### WHAT THE TASK REQUIRES
Give the listing below again in full, exactly as written.

### DATASET SECTION
_ _ _ _ _ _ _
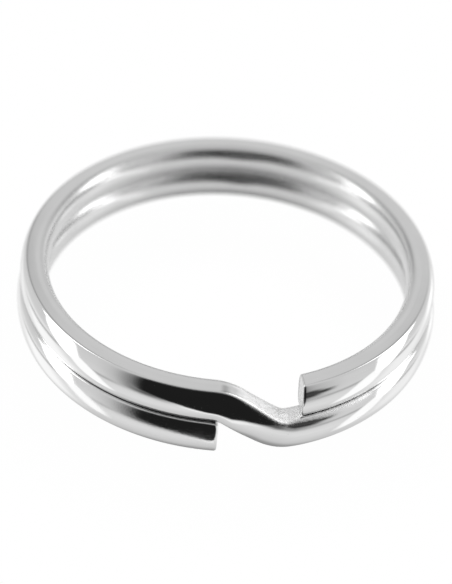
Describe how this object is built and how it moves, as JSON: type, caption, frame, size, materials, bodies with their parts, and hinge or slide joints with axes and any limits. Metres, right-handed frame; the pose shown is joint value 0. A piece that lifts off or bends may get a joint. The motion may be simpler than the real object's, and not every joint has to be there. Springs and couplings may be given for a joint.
{
  "type": "split key ring",
  "caption": "Flat-topped springy wire wound twice into a ring, with a stepped crossover between its coils and two free ends that lift apart to let a key on.",
  "frame": {"origin": "centre of the ring, on its axis, midway between the two coils", "axes": "+Z along the ring's axis, from the lower coil to the upper one; -Y from the centre to the front, where the wire crosses from the upper coil down to the lower; +X to the right as seen from the front"},
  "size_m": [0.025, 0.025, 0.004],
  "materials": {
    "bright_nickel": "bright nickel plate, mirror polished, with faint lengthwise drawing lines",
    "tooled_nickel": "bright nickel plate over forming-tool marks, mirror on the outer side and satin on the inner bend",
    "cut_nickel": "bright nickel plate over a sheared end with softly broken edges"
  },
  "bodies": {
    "crossover": {"crossover": "tooled_nickel"},
    "upper_free_end": {"upper_free_end": "cut_nickel"},
    "upper_back": {"upper_back": "bright_nickel"},
    "upper_left": {"upper_left": "bright_nickel"},
    "lower_free_end": {"lower_free_end": "cut_nickel"},
    "lower_left": {"lower_left": "bright_nickel"},
    "lower_back": {"lower_back": "bright_nickel"}
  },
  "joints": [
    {"name": "upper_left_twist", "type": "hinge", "parent": "crossover", "child": "upper_left", "pos_m": [-0.01055, -0.00454, 0.00103], "axis": [0.3955, -0.9184, 0], "range_deg": [0, 2.5], "stiffness_Nm_per_rad": 0.1},
    {"name": "upper_opening", "type": "hinge", "parent": "upper_left", "child": "upper_back", "pos_m": [-0.00454, 0.01055, 0.00103], "axis": [-0.9184, -0.3955, 0], "range_deg": [0, 5], "stiffness_Nm_per_rad": 0.1},
    {"name": "upper_right_twist", "type": "hinge", "parent": "upper_back", "child": "upper_free_end", "pos_m": [0.01055, 0.00454, 0.00103], "axis": [-0.3955, 0.9184, 0], "range_deg": [0, 2.5], "stiffness_Nm_per_rad": 0.1},
    {"name": "lower_right_twist", "type": "hinge", "parent": "crossover", "child": "lower_back", "pos_m": [0.01175, 0.00006, -0.00103], "axis": [0.0052, -1, 0], "range_deg": [0, 2.5], "stiffness_Nm_per_rad": 0.1},
    {"name": "lower_opening", "type": "hinge", "parent": "lower_back", "child": "lower_left", "pos_m": [-0.00006, 0.01175, -0.00103], "axis": [1, 0.0052, 0], "range_deg": [0, 5], "stiffness_Nm_per_rad": 0.1},
    {"name": "lower_left_twist", "type": "hinge", "parent": "lower_left", "child": "lower_free_end", "pos_m": [-0.01175, -0.00006, -0.00103], "axis": [-0.0052, 1, 0], "range_deg": [0, 2.5], "stiffness_Nm_per_rad": 0.1}
  ],
  "couplings": [
    {"joint": "upper_left_twist", "follows": "upper_opening", "ratio": 0.5},
    {"joint": "upper_right_twist", "follows": "upper_opening", "ratio": 0.5},
    {"joint": "lower_right_twist", "follows": "lower_opening", "ratio": 0.5},
    {"joint": "lower_left_twist", "follows": "lower_opening", "ratio": 0.5}
  ]
}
_ _ _ _ _ _ _
### TASK OUTPUT
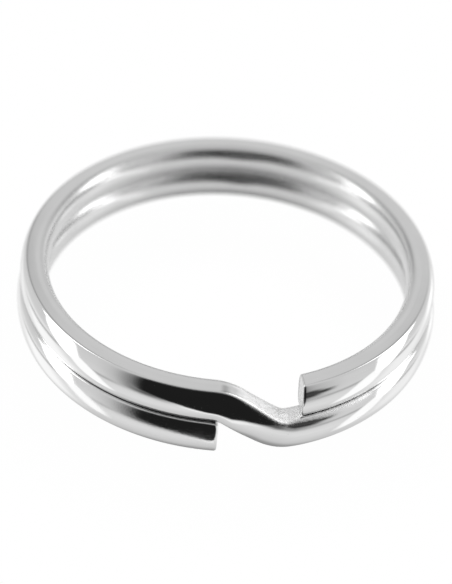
Describe how this object is built and how it moves, as JSON: type, caption, frame, size, materials, bodies with their parts, and hinge or slide joints with axes and any limits. Metres, right-handed frame; the pose shown is joint value 0. A piece that lifts off or bends may get a joint. The motion may be simpler than the real object's, and not every joint has to be there. Springs and couplings may be given for a joint.
{
  "type": "split key ring",
  "caption": "Flat-topped springy wire wound twice into a ring, with a stepped crossover between its coils and two free ends that lift apart to let a key on.",
  "frame": {"origin": "centre of the ring, on its axis, midway between the two coils", "axes": "+Z along the ring's axis, from the lower coil to the upper one; -Y from the centre to the front, where the wire crosses from the upper coil down to the lower; +X to the right as seen from the front"},
  "size_m": [0.025, 0.025, 0.004],
  "materials": {
    "bright_nickel": "bright nickel plate, mirror polished, with faint lengthwise drawing lines",
    "tooled_nickel": "bright nickel plate over forming-tool marks, mirror on the outer side and satin on the inner bend",
    "cut_nickel": "bright nickel plate over a sheared end with softly broken edges"
  },
  "bodies": {
    "crossover": {"crossover": "tooled_nickel"},
    "upper_free_end": {"upper_free_end": "cut_nickel"},
    "upper_back": {"upper_back": "bright_nickel"},
    "upper_left": {"upper_left": "bright_nickel"},
    "lower_free_end": {"lower_free_end": "cut_nickel"},
    "lower_left": {"lower_left": "bright_nickel"},
    "lower_back": {"lower_back": "bright_nickel"}
  },
  "joints": [
    {"name": "upper_left_twist", "type": "hinge", "parent": "crossover", "child": "upper_left", "pos_m": [-0.01055, -0.00454, 0.00103], "axis": [0.3955, -0.9184, 0], "range_deg": [0, 2.5], "stiffness_Nm_per_rad": 0.1},
    {"name": "upper_opening", "type": "hinge", "parent": "upper_left", "child": "upper_back", "pos_m": [-0.00454, 0.01055, 0.00103], "axis": [-0.9184, -0.3955, 0], "range_deg": [0, 5], "stiffness_Nm_per_rad": 0.1},
    {"name": "upper_right_twist", "type": "hinge", "parent": "upper_back", "child": "upper_free_end", "pos_m": [0.01055, 0.00454, 0.00103], "axis": [-0.3955, 0.9184, 0], "range_deg": [0, 2.5], "stiffness_Nm_per_rad": 0.1},
    {"name": "lower_right_twist", "type": "hinge", "parent": "crossover", "child": "lower_back", "pos_m": [0.01175, 0.00006, -0.00103], "axis": [0.0052, -1, 0], "range_deg": [0, 2.5], "stiffness_Nm_per_rad": 0.1},
    {"name": "lower_opening", "type": "hinge", "parent": "lower_back", "child": "lower_left", "pos_m": [-0.00006, 0.01175, -0.00103], "axis": [1, 0.0052, 0], "range_deg": [0, 5], "stiffness_Nm_per_rad": 0.1},
    {"name": "lower_left_twist", "type": "hinge", "parent": "lower_left", "child": "lower_free_end", "pos_m": [-0.01175, -0.00006, -0.00103], "axis": [-0.0052, 1, 0], "range_deg": [0, 2.5], "stiffness_Nm_per_rad": 0.1}
  ],
  "couplings": [
    {"joint": "upper_left_twist", "follows": "upper_opening", "ratio": 0.5},
    {"joint": "upper_right_twist", "follows": "upper_opening", "ratio": 0.5},
    {"joint": "lower_right_twist", "follows": "lower_opening", "ratio": 0.5},
    {"joint": "lower_left_twist", "follows": "lower_opening", "ratio": 0.5}
  ]
}